Given the IVP: $$y''+2y'+5y=50t-100$$ $$y(2) = -4$$ $$y'(2)=14$$
Solve the IVP.
I fairly certain that this type of problem requires using the second shifting theorem. First I apply the theorem to get:
$$\widetilde{t} = t-2$$ $$y'(t) = \widetilde{y}(\widetilde{t})$$
But I'm not sure how to proceed, or if this is even relevant. I'm not sure that I understand how to apply the second shifting theorem to this problem at all.
The reason for the shifting is so that the initial values will shift to $y(0)$ and $y'(0)$. Since the Laplace transform of the $y'$ and $y''$ are dependent on $y(0)$ and $y'(0)$, this makes solving the problem easier.

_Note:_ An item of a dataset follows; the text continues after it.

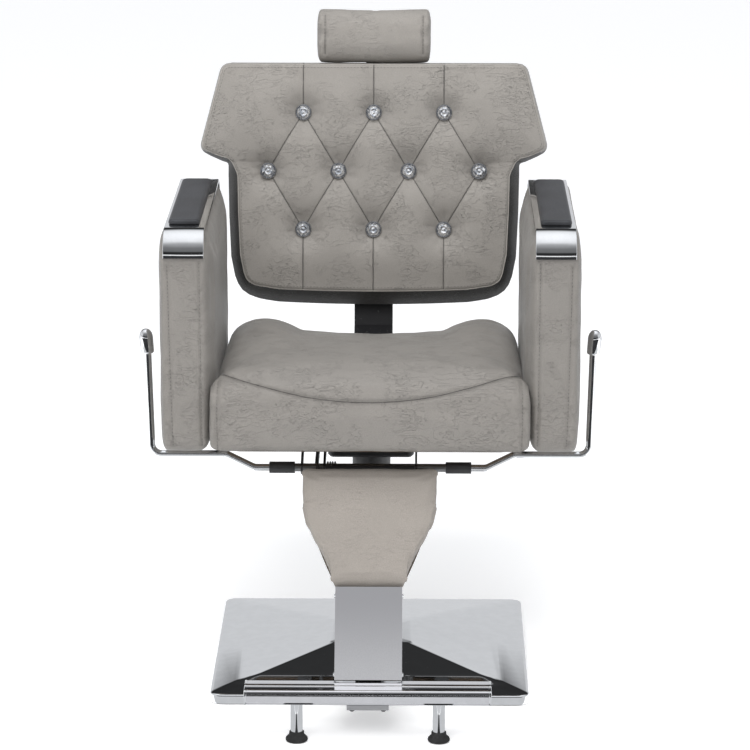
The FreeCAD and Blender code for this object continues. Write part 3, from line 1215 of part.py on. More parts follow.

The shift gives the equivalent IVP $$ \overline{y}'' + 2\overline{y}' + \overline{y} = 50\overline{t}, \quad \overline{y}(0) = -4, \quad \overline{y}'(0) = 14$$
The next step is to find $\overline{y}(\overline{t})$ by taking the Laplace transform of the equation, solve for $Y(s)$ then inverse transform back.
The solution to the original equation can be found by shifting back $$ y(t) = \overline{y}(\overline{t}+2)$$